■ **Problem to work on**
Return the listing below in full, with every line exactly as it is.

■ **3D code data**
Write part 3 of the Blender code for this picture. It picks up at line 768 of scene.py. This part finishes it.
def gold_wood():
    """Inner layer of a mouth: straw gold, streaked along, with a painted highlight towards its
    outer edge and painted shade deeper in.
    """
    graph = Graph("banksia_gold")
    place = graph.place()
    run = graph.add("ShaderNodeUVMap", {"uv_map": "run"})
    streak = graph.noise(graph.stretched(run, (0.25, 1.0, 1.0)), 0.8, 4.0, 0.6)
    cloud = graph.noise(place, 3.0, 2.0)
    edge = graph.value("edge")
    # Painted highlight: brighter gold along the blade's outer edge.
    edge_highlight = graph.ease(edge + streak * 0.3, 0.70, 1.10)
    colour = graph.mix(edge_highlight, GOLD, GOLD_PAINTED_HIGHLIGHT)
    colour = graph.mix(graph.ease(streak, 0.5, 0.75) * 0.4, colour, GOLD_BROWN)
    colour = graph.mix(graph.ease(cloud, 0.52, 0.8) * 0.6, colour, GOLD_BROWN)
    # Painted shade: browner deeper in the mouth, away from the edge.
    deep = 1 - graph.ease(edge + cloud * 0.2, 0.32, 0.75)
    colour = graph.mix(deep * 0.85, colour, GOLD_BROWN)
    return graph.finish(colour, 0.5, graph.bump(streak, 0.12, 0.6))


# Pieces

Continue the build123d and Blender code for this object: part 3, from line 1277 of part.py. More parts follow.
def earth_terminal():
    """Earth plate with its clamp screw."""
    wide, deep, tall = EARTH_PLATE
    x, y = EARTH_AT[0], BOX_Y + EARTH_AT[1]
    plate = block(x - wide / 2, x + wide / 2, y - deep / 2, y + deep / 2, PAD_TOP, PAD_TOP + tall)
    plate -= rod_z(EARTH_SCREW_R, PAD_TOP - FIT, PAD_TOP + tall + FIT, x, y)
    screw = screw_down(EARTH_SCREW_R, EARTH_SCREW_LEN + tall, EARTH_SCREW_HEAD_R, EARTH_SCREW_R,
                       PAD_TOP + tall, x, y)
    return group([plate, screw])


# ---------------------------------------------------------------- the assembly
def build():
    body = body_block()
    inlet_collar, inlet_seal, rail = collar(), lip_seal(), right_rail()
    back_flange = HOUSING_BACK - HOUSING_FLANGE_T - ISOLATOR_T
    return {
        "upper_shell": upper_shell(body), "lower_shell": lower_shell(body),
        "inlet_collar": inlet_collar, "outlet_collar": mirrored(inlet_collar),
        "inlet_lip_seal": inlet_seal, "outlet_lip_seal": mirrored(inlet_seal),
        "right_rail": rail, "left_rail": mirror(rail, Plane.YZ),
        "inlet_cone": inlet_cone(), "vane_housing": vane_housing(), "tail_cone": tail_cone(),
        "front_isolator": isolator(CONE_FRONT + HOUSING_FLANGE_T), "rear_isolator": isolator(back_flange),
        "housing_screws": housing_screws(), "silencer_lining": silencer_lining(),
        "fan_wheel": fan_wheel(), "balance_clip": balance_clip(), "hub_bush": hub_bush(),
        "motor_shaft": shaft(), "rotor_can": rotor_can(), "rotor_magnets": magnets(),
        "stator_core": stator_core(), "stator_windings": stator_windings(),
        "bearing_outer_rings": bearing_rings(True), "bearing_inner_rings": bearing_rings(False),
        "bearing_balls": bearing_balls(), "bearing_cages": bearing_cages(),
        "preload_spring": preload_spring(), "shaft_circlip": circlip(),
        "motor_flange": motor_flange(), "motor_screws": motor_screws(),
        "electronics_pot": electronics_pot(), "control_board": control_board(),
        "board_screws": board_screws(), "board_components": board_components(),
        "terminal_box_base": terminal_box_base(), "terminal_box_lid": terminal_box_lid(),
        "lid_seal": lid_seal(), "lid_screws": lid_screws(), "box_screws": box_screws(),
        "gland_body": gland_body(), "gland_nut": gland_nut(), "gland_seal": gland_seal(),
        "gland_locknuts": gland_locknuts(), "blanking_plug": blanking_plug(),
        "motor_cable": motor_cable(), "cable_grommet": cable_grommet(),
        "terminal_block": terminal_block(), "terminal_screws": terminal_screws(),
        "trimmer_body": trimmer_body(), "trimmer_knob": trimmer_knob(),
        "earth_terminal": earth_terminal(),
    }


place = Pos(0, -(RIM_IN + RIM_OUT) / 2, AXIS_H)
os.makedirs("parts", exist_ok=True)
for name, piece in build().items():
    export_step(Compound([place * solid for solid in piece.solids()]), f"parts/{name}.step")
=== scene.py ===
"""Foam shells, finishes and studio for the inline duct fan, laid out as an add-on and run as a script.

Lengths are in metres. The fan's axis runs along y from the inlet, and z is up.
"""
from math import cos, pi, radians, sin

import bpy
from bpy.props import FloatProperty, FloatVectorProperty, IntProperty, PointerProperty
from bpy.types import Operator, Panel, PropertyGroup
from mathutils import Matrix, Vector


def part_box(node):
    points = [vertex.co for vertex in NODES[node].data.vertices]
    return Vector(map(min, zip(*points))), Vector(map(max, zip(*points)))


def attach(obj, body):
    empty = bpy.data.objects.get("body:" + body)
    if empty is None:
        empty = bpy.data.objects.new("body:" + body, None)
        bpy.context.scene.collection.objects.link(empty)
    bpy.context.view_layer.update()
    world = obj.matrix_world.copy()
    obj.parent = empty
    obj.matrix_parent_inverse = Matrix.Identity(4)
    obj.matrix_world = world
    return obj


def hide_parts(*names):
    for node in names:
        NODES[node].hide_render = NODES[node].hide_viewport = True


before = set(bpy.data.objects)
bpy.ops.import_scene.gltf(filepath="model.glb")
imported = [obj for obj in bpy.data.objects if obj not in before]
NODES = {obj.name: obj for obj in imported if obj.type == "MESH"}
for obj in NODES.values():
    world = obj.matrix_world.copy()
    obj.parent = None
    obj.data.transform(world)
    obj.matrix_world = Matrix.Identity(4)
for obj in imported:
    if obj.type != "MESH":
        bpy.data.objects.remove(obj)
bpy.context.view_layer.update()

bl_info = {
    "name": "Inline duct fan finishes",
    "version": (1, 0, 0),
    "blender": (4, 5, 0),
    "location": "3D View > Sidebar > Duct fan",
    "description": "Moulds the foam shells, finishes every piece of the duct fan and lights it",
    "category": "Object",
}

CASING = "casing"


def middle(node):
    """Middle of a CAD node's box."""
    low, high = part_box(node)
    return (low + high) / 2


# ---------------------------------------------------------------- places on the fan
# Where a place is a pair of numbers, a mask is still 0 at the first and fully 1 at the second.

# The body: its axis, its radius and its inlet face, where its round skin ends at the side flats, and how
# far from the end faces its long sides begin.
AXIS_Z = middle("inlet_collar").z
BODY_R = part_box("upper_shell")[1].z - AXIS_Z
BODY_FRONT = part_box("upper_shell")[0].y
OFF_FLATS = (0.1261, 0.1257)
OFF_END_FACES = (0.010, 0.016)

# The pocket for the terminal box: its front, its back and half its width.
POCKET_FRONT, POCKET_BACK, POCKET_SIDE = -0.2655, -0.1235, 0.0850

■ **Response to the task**
Write part 3 of the Blender code for this picture. It picks up at line 768 of scene.py. This part finishes it.
def gold_wood():
    """Inner layer of a mouth: straw gold, streaked along, with a painted highlight towards its
    outer edge and painted shade deeper in.
    """
    graph = Graph("banksia_gold")
    place = graph.place()
    run = graph.add("ShaderNodeUVMap", {"uv_map": "run"})
    streak = graph.noise(graph.stretched(run, (0.25, 1.0, 1.0)), 0.8, 4.0, 0.6)
    cloud = graph.noise(place, 3.0, 2.0)
    edge = graph.value("edge")
    # Painted highlight: brighter gold along the blade's outer edge.
    edge_highlight = graph.ease(edge + streak * 0.3, 0.70, 1.10)
    colour = graph.mix(edge_highlight, GOLD, GOLD_PAINTED_HIGHLIGHT)
    colour = graph.mix(graph.ease(streak, 0.5, 0.75) * 0.4, colour, GOLD_BROWN)
    colour = graph.mix(graph.ease(cloud, 0.52, 0.8) * 0.6, colour, GOLD_BROWN)
    # Painted shade: browner deeper in the mouth, away from the edge.
    deep = 1 - graph.ease(edge + cloud * 0.2, 0.32, 0.75)
    colour = graph.mix(deep * 0.85, colour, GOLD_BROWN)
    return graph.finish(colour, 0.5, graph.bump(streak, 0.12, 0.6))


# Pieces

Continue the build123d and Blender code for this object: part 3, from line 1277 of part.py. More parts follow.
def earth_terminal():
    """Earth plate with its clamp screw."""
    wide, deep, tall = EARTH_PLATE
    x, y = EARTH_AT[0], BOX_Y + EARTH_AT[1]
    plate = block(x - wide / 2, x + wide / 2, y - deep / 2, y + deep / 2, PAD_TOP, PAD_TOP + tall)
    plate -= rod_z(EARTH_SCREW_R, PAD_TOP - FIT, PAD_TOP + tall + FIT, x, y)
    screw = screw_down(EARTH_SCREW_R, EARTH_SCREW_LEN + tall, EARTH_SCREW_HEAD_R, EARTH_SCREW_R,
                       PAD_TOP + tall, x, y)
    return group([plate, screw])


# ---------------------------------------------------------------- the assembly
def build():
    body = body_block()
    inlet_collar, inlet_seal, rail = collar(), lip_seal(), right_rail()
    back_flange = HOUSING_BACK - HOUSING_FLANGE_T - ISOLATOR_T
    return {
        "upper_shell": upper_shell(body), "lower_shell": lower_shell(body),
        "inlet_collar": inlet_collar, "outlet_collar": mirrored(inlet_collar),
        "inlet_lip_seal": inlet_seal, "outlet_lip_seal": mirrored(inlet_seal),
        "right_rail": rail, "left_rail": mirror(rail, Plane.YZ),
        "inlet_cone": inlet_cone(), "vane_housing": vane_housing(), "tail_cone": tail_cone(),
        "front_isolator": isolator(CONE_FRONT + HOUSING_FLANGE_T), "rear_isolator": isolator(back_flange),
        "housing_screws": housing_screws(), "silencer_lining": silencer_lining(),
        "fan_wheel": fan_wheel(), "balance_clip": balance_clip(), "hub_bush": hub_bush(),
        "motor_shaft": shaft(), "rotor_can": rotor_can(), "rotor_magnets": magnets(),
        "stator_core": stator_core(), "stator_windings": stator_windings(),
        "bearing_outer_rings": bearing_rings(True), "bearing_inner_rings": bearing_rings(False),
        "bearing_balls": bearing_balls(), "bearing_cages": bearing_cages(),
        "preload_spring": preload_spring(), "shaft_circlip": circlip(),
        "motor_flange": motor_flange(), "motor_screws": motor_screws(),
        "electronics_pot": electronics_pot(), "control_board": control_board(),
        "board_screws": board_screws(), "board_components": board_components(),
        "terminal_box_base": terminal_box_base(), "terminal_box_lid": terminal_box_lid(),
        "lid_seal": lid_seal(), "lid_screws": lid_screws(), "box_screws": box_screws(),
        "gland_body": gland_body(), "gland_nut": gland_nut(), "gland_seal": gland_seal(),
        "gland_locknuts": gland_locknuts(), "blanking_plug": blanking_plug(),
        "motor_cable": motor_cable(), "cable_grommet": cable_grommet(),
        "terminal_block": terminal_block(), "terminal_screws": terminal_screws(),
        "trimmer_body": trimmer_body(), "trimmer_knob": trimmer_knob(),
        "earth_terminal": earth_terminal(),
    }


place = Pos(0, -(RIM_IN + RIM_OUT) / 2, AXIS_H)
os.makedirs("parts", exist_ok=True)
for name, piece in build().items():
    export_step(Compound([place * solid for solid in piece.solids()]), f"parts/{name}.step")
=== scene.py ===
"""Foam shells, finishes and studio for the inline duct fan, laid out as an add-on and run as a script.

Lengths are in metres. The fan's axis runs along y from the inlet, and z is up.
"""
from math import cos, pi, radians, sin

import bpy
from bpy.props import FloatProperty, FloatVectorProperty, IntProperty, PointerProperty
from bpy.types import Operator, Panel, PropertyGroup
from mathutils import Matrix, Vector


def part_box(node):
    points = [vertex.co for vertex in NODES[node].data.vertices]
    return Vector(map(min, zip(*points))), Vector(map(max, zip(*points)))


def attach(obj, body):
    empty = bpy.data.objects.get("body:" + body)
    if empty is None:
        empty = bpy.data.objects.new("body:" + body, None)
        bpy.context.scene.collection.objects.link(empty)
    bpy.context.view_layer.update()
    world = obj.matrix_world.copy()
    obj.parent = empty
    obj.matrix_parent_inverse = Matrix.Identity(4)
    obj.matrix_world = world
    return obj


def hide_parts(*names):
    for node in names:
        NODES[node].hide_render = NODES[node].hide_viewport = True


before = set(bpy.data.objects)
bpy.ops.import_scene.gltf(filepath="model.glb")
imported = [obj for obj in bpy.data.objects if obj not in before]
NODES = {obj.name: obj for obj in imported if obj.type == "MESH"}
for obj in NODES.values():
    world = obj.matrix_world.copy()
    obj.parent = None
    obj.data.transform(world)
    obj.matrix_world = Matrix.Identity(4)
for obj in imported:
    if obj.type != "MESH":
        bpy.data.objects.remove(obj)
bpy.context.view_layer.update()

bl_info = {
    "name": "Inline duct fan finishes",
    "version": (1, 0, 0),
    "blender": (4, 5, 0),
    "location": "3D View > Sidebar > Duct fan",
    "description": "Moulds the foam shells, finishes every piece of the duct fan and lights it",
    "category": "Object",
}

CASING = "casing"


def middle(node):
    """Middle of a CAD node's box."""
    low, high = part_box(node)
    return (low + high) / 2


# ---------------------------------------------------------------- places on the fan
# Where a place is a pair of numbers, a mask is still 0 at the first and fully 1 at the second.

# The body: its axis, its radius and its inlet face, where its round skin ends at the side flats, and how
# far from the end faces its long sides begin.
AXIS_Z = middle("inlet_collar").z
BODY_R = part_box("upper_shell")[1].z - AXIS_Z
BODY_FRONT = part_box("upper_shell")[0].y
OFF_FLATS = (0.1261, 0.1257)
OFF_END_FACES = (0.010, 0.016)

# The pocket for the terminal box: its front, its back and half its width.
POCKET_FRONT, POCKET_BACK, POCKET_SIDE = -0.2655, -0.1235, 0.0850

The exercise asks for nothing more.